Ten niesforny Marciniak z Polski - wyobraźcie sobie - dopuścił się występu u polityka. Choć o polityce nie mówił.

Tymczasem wzór cnót wszelakich - UEFA - przez wiele lat korzystała z "kasociągu" biegnącego wprost z siedziby Gazpromu. Koledzy z piłkarskiej centrali regularnie zbijają piątki z niejakim Alexandrem Dyukovem - szefem rosyjskiej federacji, który zasiada też w komitecie wykonawczym UEFA. Panowie ze szwajcarskiego Nyonu uczynili miastami partnerskimi Budapeszt Viktora Orbana czy Stambuł Recepa Tayyipa Erdoğana - w stolicy Węgier odbył się finał Ligi Europy. W Stambule zostanie zorganizowany finał Ligi Mistrzów.

Idąc dalej: Gianni Infantino, który wywodzi się przecież z UEFA, a dziś działa w FIFA - chętnie oddawał swój parasol Władimirowi Putinowi na moskiewskich Łużnikach w ulewie po finale mundialu w 2018 roku.
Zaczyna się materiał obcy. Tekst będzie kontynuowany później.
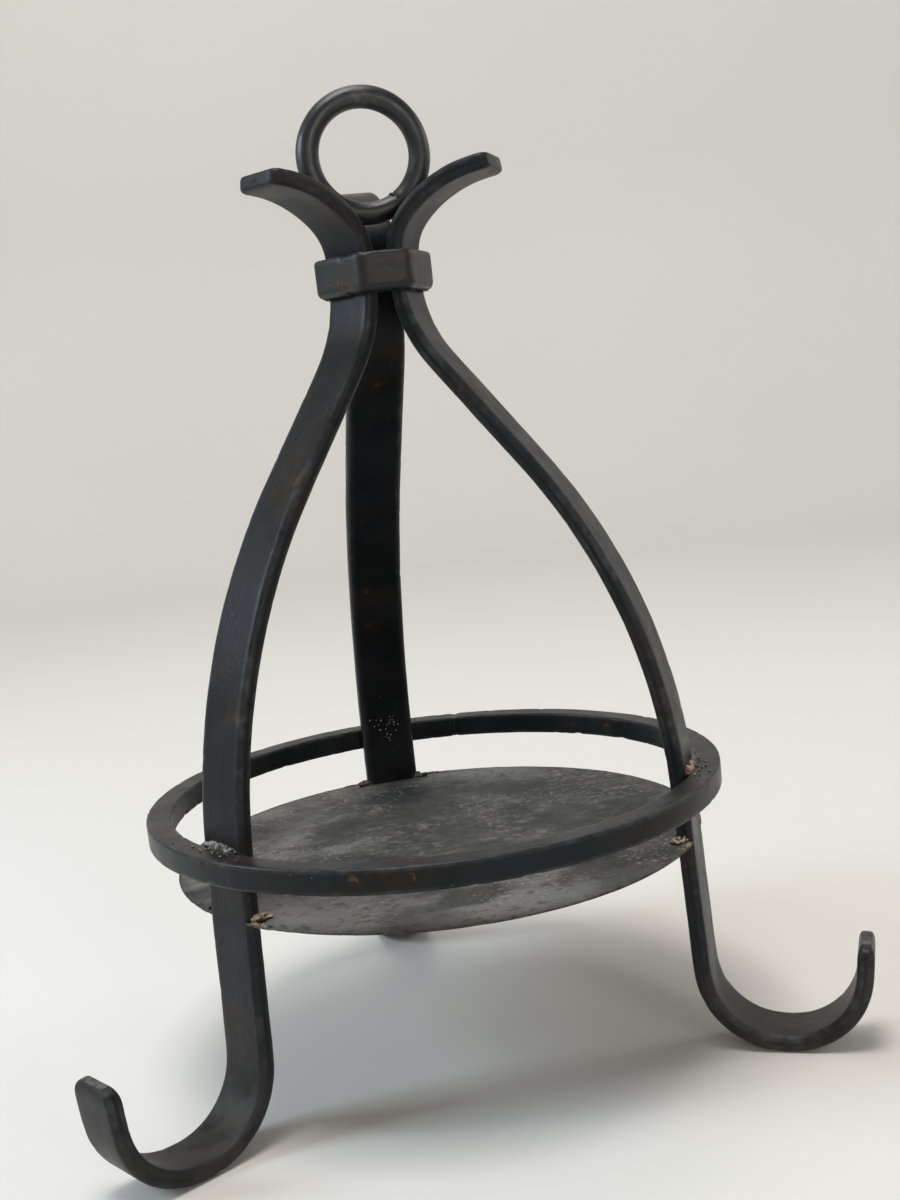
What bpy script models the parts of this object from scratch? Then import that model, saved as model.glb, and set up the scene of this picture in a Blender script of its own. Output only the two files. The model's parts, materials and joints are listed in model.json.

Później przymykał oko na spadających z rusztowań, najmowanych za bezcen pracowników, którzy budowali stadiony w Katarze.

No panie Marciniak, chyba powinien się pan wstydzić.

Dla jasności i już poważnie: "wartości" zawarte w tzw. piątce Mentzena (u którego na spotkaniu pojawił się sędzia) to jakiś bełkotliwy skandal. Natomiast Szymon Marciniak nigdzie z tymi "wartościami" się nie utożsamiał. Owszem, popełnił błąd; stracił czujność. Na chwilę zapomniał, że jest już tak rozpoznawalną, obserwowaną i wielokrotnie docenianą osobą, że powinien odpuścić sobie jakiekolwiek publiczne relacje i spotkania z politykami.